3.3 Image Generation

In the image generation stage, images processed through the data acquisition and pre-processing steps described in Section 3.2 are classified based on their damage status. However, the number of images of damaged parcels that can be acquired during the actual parcel transportation process is limited compared to the number of images of normal parcels. This results in a class imbalance between damaged and normal parcels. To address this imbalance, images of damaged parcels were generated using StyleGAN3 with ADA, utilizing the images of damaged parcels acquired in Section 3.2. Subsequently, a dataset of the parcel damage status was constructed, including both the generated images of damaged parcels and original images classified according to the parcel damage status, as shown in Table 2. The images generated in Table 2 result from training StyleGAN3 with ADA on 34, 24, and 22 original images for a single appearance of parcels per class.

images

Next, to construct a dataset on the parcel damage types, images of damaged parcels were labeled within the dataset on the parcel damage status. The classes of parcel damage types were categorized based on the types of damage that can occur in structured and unstructured parcels. Table 3 describes the types of parcel damage classes. “crack” refers to cases where cracks appear on the parcel’s surface, typically caused by excessive pressure, scratching from sharp objects, or the material’s expansion and contraction owing to temperature changes. “dent” indicates the parcel surface being twisted owing to external impacts, commonly occurring from collisions with heavy objects, falls, or impacts with other parcels. “hole” denotes situations where a hole is punctured in the parcel surface, revealing the interior, usually owing to collisions with sharp objects or strong pressure. “split” describes the parcel being torn, allowing some of the contents to spill out, which happens when parcels are excessively stacked, mishandled, or when the packaging material weakens owing to contamination.

images

Structured parcels, which typically have thicker packaging materials, are less likely to experience “split” damage, even when coming into contact with sharp objects.
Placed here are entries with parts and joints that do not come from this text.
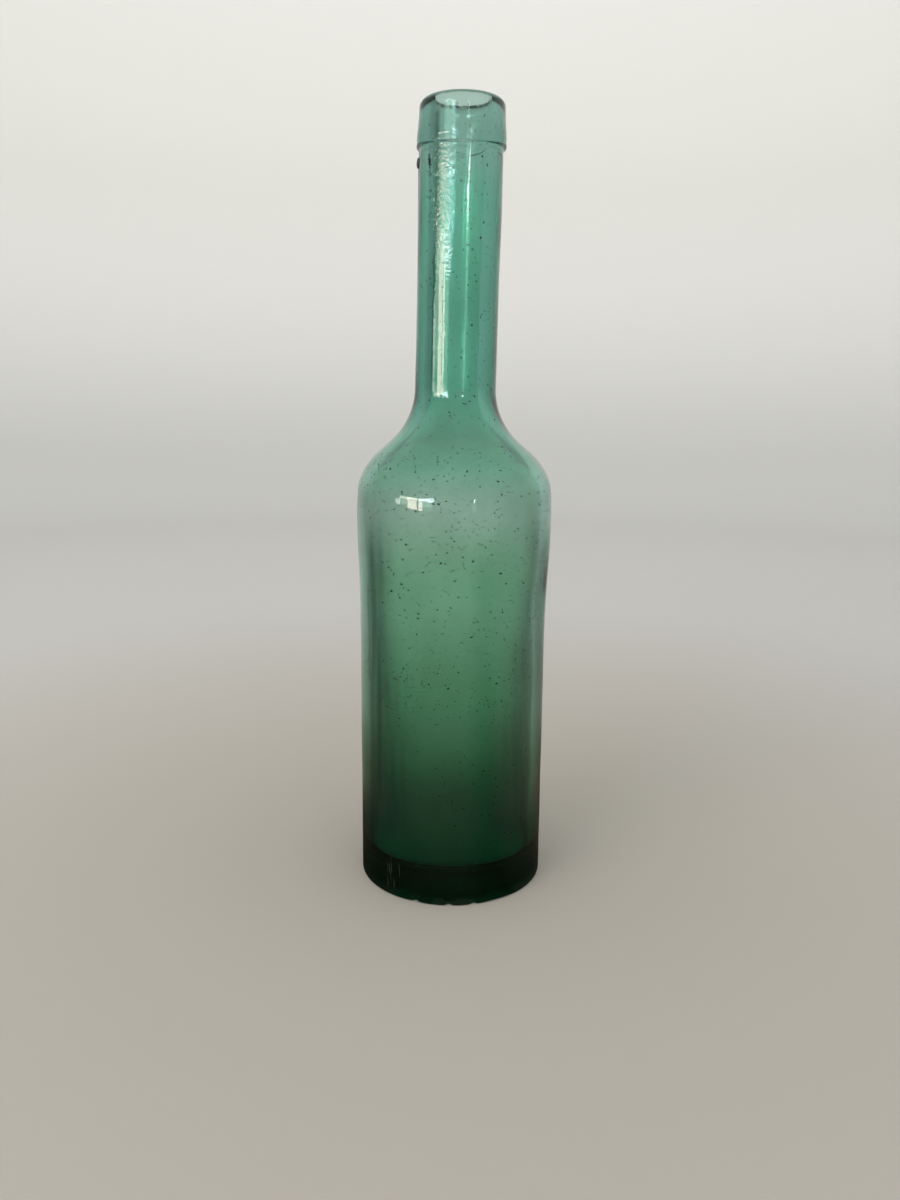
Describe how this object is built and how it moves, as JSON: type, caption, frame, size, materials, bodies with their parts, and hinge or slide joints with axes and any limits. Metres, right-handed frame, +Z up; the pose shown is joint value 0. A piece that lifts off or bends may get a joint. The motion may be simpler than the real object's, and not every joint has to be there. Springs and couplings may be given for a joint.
{
  "type": "glass bottle",
  "caption": "Tall mouth-blown green glass bottle with a thick base, straight body, round shoulders, long slightly leaning neck and a separately laid lip collar, open at the mouth.",
  "frame": {"origin": "centre of the standing ring, on the surface the bottle stands on", "axes": "+Z up along the body, +X towards the side that the neck leans to, which is right in the picture, -Y towards the picture's camera"},
  "size_m": [0.0636, 0.0636, 0.25],
  "materials": {
    "body_glass": "glossy outside, faintly hazy inside, wavy, with many small seeds",
    "collar_glass": "glossy and tooled, with fine turning lines and a rough inner edge"
  },
  "bodies": {
    "root": {"bottle_body": "body_glass", "lip_collar": "collar_glass"}
  },
  "joints": []
}
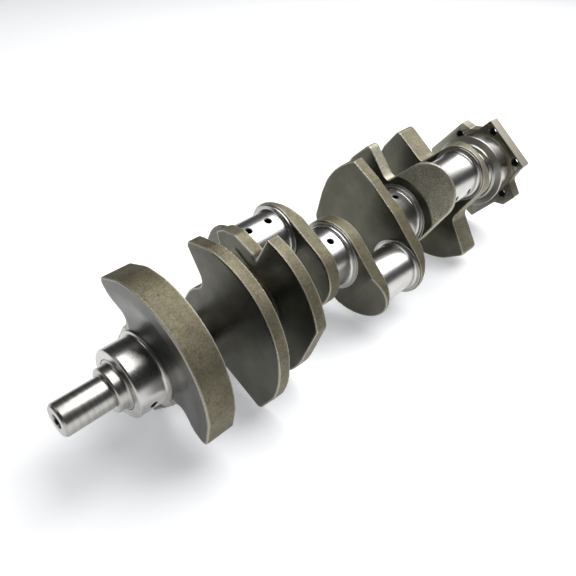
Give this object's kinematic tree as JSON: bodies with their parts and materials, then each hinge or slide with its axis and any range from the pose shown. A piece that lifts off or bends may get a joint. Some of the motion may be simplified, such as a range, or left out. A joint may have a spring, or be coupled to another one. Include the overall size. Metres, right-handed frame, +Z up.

Unstructured parcels composed of more flexible materials are less likely to experience “dent” damage. Therefore, structured parcels were assigned “crack,” “dent,” and “hole” as damage types, whereas unstructured parcels were assigned “crack,” “hole,” and “split” as their damage types [18].

Through this process, a dataset of parcel damage images, including each damage type class, was constructed. The datasets constructed in Sections 3.2 and 3.3 were used as training data for models to classify the damage status of parcels and detect the types of parcel damage, respectively.

3.4 Parcel Damage Detection Method

In the process of detecting damage types, grayscale images of parcels were first analyzed to identify the parcel appearances and classify the damage status before detecting the specific types of damage. This preliminary step was crucial because the appearance of the parcel influenced its shape and durability, which in turn affected the type of damage that could occur. Therefore, the preceding process allowed for the accurate detection of damage types and enabled optimized damage management based on the damage type. In addition, this method allowed for the exception handling of damage types not included in the classes of crack, dent, hole, and split proposed in this study, thereby enabling responses to various types of damage. Furthermore, instead of uniformly detecting six classes (four types of damage, other, and normal) as parcel damage types, this approach ensured high performance by distinguishing between binary classification through damage status classification and the classification of the four types of damage.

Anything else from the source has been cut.